There are two ways to mitigate this. First, don't delete and modify things often. And when you know things are going to be modified and deleted schedule that to happen shortly before the sync command is scheduled to run (but not so shortly before that it's still running when the sync command starts). Second, when you need to delete something, you can move it to a snapraid excluded folder. Then the file still exists, and if a drive fails you can move it back to its prior location and be able to recover everything. Once you run the sync command snapraid will calculate a new parity, without the excluded files, and you can delete them whenever you want.
Odds and ends
This, predictably, grew to be a quite a large post. Still there are some random additional thoughts I wanted to include, so here they are.

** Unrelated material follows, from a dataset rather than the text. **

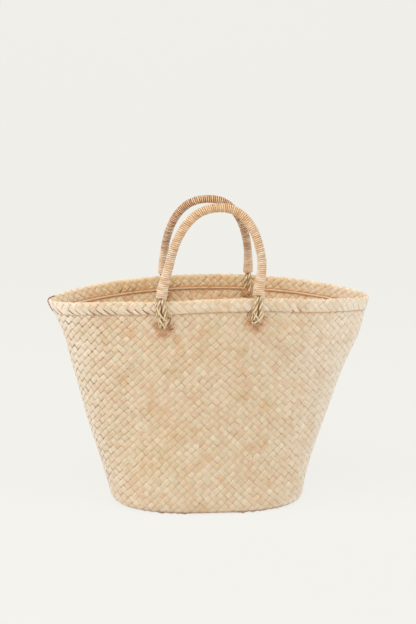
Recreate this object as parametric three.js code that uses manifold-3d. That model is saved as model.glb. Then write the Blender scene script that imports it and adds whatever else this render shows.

I've written before how I'm backing up my documents to AWS S3 Glacier. This is still my strategy for the things I care the most about. It gives me daily snapshots and is quite cheap. My AWS bill is currently $0.25/month, and I have years of backups I haven't deleted.
I also have a bunch of systems that I want to be able to recover if their root drive fails. My strategy for these is to mirror some of the folders nightly to a HDD in the server. I exclude that folder from Snapraid, since they are already a mirror from their primary locations. I'm using rsync to sync a few important folders from my desktop and the server itself. I also have a bunch of Pis that I want to be prepared if their SD card fails. I wrote before about doing that with rsync, but I'm now using this script to make a full image of the entire SD card to a NFS drive. That image can be mounted and examined. It works pretty well, although it's not super user friendly. I also found this script, which might be better, but I haven't tried it.
I discovered the site healthchecks.io which I'm a really big fan of. It helps you keep track of all your backup scripts to detect if any start to silently fail. You can create up to 20 checks for free, and for each you get a unique URL, which you then hit as the final step of your backup script and it'll register as a run. Then you can configure the site with how often those scripts should run and it'll alert you if they miss a check in. I have a slightly more complex pattern I've been following which pings the site at the start and end of the script, so it can monitor how long they run for, and will be alerted right away if they fail. You can see an example of that in my backup script here.
Finally, I used the site serverpartdeals.com to buy my additional drives. They are pretty well regarded around the internet, and they have good prices on recertified drives. I've never used recertified drives before, but I figure if I'm going to have them protected with parity anyway, I might as well buy more, cheaper, drives and just increase parity if I feel that is too risky.